# START OF DATASET CONTENT
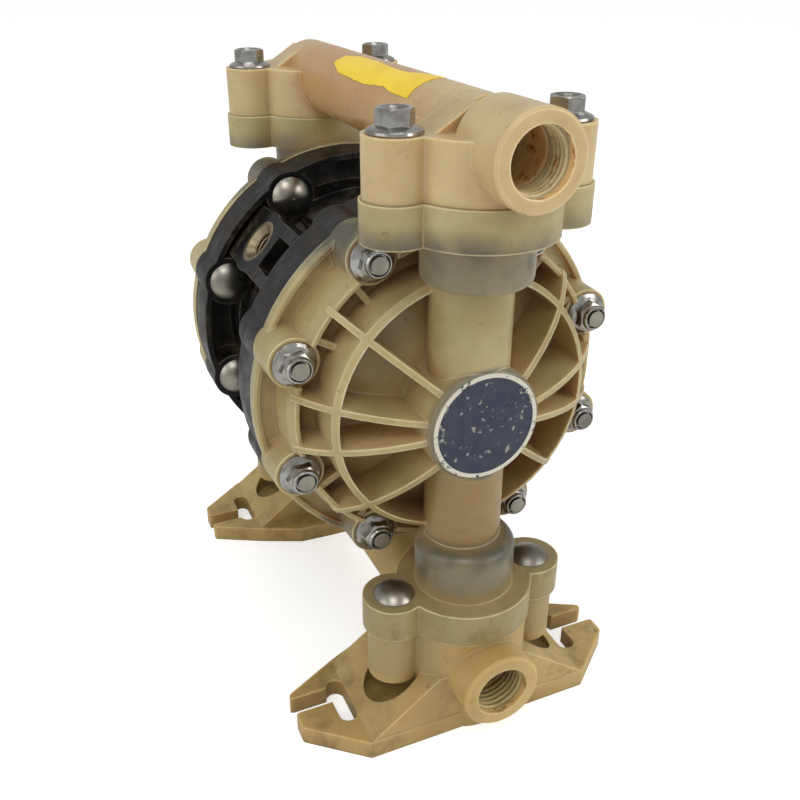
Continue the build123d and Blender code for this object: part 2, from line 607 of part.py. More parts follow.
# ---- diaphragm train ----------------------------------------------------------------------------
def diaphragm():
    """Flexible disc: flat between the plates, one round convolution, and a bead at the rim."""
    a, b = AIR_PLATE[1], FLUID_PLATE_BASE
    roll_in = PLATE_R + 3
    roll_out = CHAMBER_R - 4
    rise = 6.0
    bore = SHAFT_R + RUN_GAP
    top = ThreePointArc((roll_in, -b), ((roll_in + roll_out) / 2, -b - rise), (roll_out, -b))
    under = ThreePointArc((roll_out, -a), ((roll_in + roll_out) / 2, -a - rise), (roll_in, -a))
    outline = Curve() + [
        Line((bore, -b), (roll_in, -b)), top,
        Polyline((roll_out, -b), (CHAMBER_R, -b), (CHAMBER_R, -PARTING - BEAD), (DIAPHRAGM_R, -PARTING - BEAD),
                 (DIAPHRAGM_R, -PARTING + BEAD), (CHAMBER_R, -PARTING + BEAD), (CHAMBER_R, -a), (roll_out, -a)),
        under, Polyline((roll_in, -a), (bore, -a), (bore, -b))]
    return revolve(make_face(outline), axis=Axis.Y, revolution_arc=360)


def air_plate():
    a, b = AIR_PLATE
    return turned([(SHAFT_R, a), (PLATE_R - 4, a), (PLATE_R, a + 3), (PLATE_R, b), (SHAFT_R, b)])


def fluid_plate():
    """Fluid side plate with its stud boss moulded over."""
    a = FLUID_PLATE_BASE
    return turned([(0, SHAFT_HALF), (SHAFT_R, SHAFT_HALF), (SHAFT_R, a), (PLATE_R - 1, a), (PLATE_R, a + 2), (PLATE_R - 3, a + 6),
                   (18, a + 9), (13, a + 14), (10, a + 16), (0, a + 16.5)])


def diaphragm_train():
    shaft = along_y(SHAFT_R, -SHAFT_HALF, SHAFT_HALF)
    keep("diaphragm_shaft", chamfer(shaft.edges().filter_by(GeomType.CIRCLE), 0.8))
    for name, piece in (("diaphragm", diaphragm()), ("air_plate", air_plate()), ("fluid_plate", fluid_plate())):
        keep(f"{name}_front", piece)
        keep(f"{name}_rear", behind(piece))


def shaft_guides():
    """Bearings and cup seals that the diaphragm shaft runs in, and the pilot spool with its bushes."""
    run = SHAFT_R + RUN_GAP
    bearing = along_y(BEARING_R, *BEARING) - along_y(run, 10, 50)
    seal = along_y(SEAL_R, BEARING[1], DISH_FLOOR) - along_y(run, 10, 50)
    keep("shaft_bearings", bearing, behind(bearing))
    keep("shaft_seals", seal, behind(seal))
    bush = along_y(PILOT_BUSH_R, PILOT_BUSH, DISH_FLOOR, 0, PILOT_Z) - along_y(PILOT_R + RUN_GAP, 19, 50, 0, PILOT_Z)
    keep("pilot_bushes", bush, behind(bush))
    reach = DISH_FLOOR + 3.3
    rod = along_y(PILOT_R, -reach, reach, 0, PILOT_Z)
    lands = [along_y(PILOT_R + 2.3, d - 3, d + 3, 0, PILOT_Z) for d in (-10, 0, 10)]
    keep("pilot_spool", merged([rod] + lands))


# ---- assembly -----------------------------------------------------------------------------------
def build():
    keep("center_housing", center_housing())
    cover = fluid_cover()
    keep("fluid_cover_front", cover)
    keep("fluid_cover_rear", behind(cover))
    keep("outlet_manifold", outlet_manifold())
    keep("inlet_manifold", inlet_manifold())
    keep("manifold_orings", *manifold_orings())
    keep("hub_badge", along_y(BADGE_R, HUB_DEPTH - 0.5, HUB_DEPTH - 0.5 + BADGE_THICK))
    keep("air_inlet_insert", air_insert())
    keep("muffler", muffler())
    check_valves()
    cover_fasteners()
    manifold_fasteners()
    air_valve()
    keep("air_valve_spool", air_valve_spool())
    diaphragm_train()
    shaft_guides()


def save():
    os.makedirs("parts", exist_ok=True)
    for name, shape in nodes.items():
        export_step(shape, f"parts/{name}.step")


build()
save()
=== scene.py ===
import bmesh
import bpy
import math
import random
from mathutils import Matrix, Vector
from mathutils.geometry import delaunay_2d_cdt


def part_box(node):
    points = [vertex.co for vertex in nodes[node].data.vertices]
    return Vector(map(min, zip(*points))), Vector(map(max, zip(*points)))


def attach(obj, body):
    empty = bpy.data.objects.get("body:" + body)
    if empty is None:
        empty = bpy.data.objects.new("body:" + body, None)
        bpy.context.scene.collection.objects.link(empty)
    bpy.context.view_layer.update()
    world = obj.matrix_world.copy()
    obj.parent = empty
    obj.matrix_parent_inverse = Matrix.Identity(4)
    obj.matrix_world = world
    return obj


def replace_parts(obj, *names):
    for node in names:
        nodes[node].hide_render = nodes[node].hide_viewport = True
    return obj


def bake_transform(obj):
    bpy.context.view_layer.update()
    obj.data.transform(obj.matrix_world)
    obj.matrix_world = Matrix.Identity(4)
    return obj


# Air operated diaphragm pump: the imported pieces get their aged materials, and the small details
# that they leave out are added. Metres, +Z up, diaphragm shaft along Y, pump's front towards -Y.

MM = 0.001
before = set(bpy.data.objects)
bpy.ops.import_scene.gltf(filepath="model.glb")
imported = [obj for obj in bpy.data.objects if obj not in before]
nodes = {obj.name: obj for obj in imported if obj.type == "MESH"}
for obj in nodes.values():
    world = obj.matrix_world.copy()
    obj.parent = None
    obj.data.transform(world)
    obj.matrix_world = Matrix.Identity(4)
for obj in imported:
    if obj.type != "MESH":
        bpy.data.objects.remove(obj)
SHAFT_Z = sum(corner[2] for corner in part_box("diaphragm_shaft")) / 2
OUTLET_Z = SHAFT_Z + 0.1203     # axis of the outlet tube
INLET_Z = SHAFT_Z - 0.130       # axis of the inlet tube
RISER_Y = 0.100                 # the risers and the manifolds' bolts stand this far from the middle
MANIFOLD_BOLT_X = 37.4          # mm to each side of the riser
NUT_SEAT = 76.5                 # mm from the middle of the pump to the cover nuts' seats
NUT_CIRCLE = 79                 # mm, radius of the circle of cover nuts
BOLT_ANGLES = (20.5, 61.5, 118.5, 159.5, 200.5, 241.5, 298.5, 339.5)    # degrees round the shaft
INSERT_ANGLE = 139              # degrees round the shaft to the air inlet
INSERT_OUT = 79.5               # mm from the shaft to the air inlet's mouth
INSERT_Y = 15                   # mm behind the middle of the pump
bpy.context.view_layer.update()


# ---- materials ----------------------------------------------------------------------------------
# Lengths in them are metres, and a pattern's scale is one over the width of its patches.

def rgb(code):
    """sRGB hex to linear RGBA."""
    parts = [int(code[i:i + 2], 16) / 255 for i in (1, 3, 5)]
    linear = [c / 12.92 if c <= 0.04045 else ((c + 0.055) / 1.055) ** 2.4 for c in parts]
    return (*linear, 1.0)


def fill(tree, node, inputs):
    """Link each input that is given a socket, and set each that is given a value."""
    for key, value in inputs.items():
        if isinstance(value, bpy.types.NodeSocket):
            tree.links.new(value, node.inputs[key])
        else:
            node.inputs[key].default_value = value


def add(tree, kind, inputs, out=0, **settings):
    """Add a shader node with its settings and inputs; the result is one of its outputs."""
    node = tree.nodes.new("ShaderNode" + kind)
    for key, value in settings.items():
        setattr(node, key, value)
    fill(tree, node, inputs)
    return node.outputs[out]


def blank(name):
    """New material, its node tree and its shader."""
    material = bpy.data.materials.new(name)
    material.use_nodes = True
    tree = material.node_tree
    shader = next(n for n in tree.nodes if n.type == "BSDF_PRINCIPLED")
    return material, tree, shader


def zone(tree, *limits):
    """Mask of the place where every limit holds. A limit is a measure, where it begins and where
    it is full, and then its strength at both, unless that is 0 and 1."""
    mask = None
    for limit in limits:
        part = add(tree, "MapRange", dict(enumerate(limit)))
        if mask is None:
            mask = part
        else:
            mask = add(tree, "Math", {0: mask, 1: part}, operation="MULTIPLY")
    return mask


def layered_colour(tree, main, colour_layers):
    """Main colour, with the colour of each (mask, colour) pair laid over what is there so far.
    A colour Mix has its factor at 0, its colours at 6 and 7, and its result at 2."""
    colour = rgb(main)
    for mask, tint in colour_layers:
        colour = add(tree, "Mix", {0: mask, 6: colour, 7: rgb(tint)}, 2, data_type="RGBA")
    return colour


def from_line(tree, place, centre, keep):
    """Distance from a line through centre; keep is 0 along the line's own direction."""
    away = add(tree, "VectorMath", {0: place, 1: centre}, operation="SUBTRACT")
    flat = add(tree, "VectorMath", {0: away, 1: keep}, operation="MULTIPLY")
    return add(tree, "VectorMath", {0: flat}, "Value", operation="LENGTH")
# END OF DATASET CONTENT
Set down the lines above as they stand, starting with the first line and ending with the line that contains "(18, a + 9), (13, a".

**SOLUTION FOR THIS PROBLEM:**
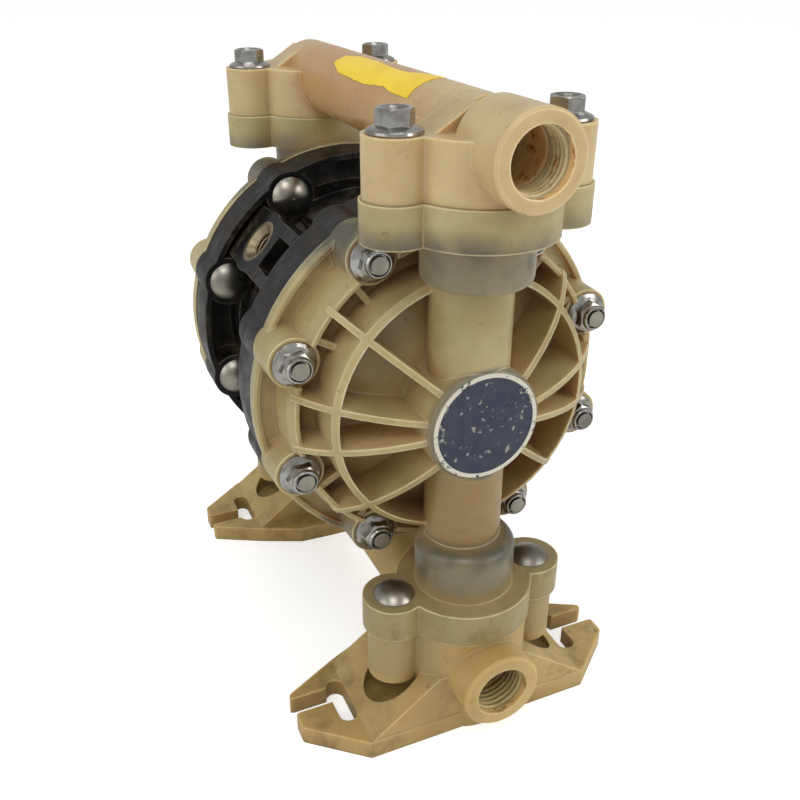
Continue the build123d and Blender code for this object: part 2, from line 607 of part.py. More parts follow.
# ---- diaphragm train ----------------------------------------------------------------------------
def diaphragm():
    """Flexible disc: flat between the plates, one round convolution, and a bead at the rim."""
    a, b = AIR_PLATE[1], FLUID_PLATE_BASE
    roll_in = PLATE_R + 3
    roll_out = CHAMBER_R - 4
    rise = 6.0
    bore = SHAFT_R + RUN_GAP
    top = ThreePointArc((roll_in, -b), ((roll_in + roll_out) / 2, -b - rise), (roll_out, -b))
    under = ThreePointArc((roll_out, -a), ((roll_in + roll_out) / 2, -a - rise), (roll_in, -a))
    outline = Curve() + [
        Line((bore, -b), (roll_in, -b)), top,
        Polyline((roll_out, -b), (CHAMBER_R, -b), (CHAMBER_R, -PARTING - BEAD), (DIAPHRAGM_R, -PARTING - BEAD),
                 (DIAPHRAGM_R, -PARTING + BEAD), (CHAMBER_R, -PARTING + BEAD), (CHAMBER_R, -a), (roll_out, -a)),
        under, Polyline((roll_in, -a), (bore, -a), (bore, -b))]
    return revolve(make_face(outline), axis=Axis.Y, revolution_arc=360)


def air_plate():
    a, b = AIR_PLATE
    return turned([(SHAFT_R, a), (PLATE_R - 4, a), (PLATE_R, a + 3), (PLATE_R, b), (SHAFT_R, b)])


def fluid_plate():
    """Fluid side plate with its stud boss moulded over."""
    a = FLUID_PLATE_BASE
    return turned([(0, SHAFT_HALF), (SHAFT_R, SHAFT_HALF), (SHAFT_R, a), (PLATE_R - 1, a), (PLATE_R, a + 2), (PLATE_R - 3, a + 6),
                   (18, a + 9), (13, a + 14), (10, a + 16), (0, a + 16.5)])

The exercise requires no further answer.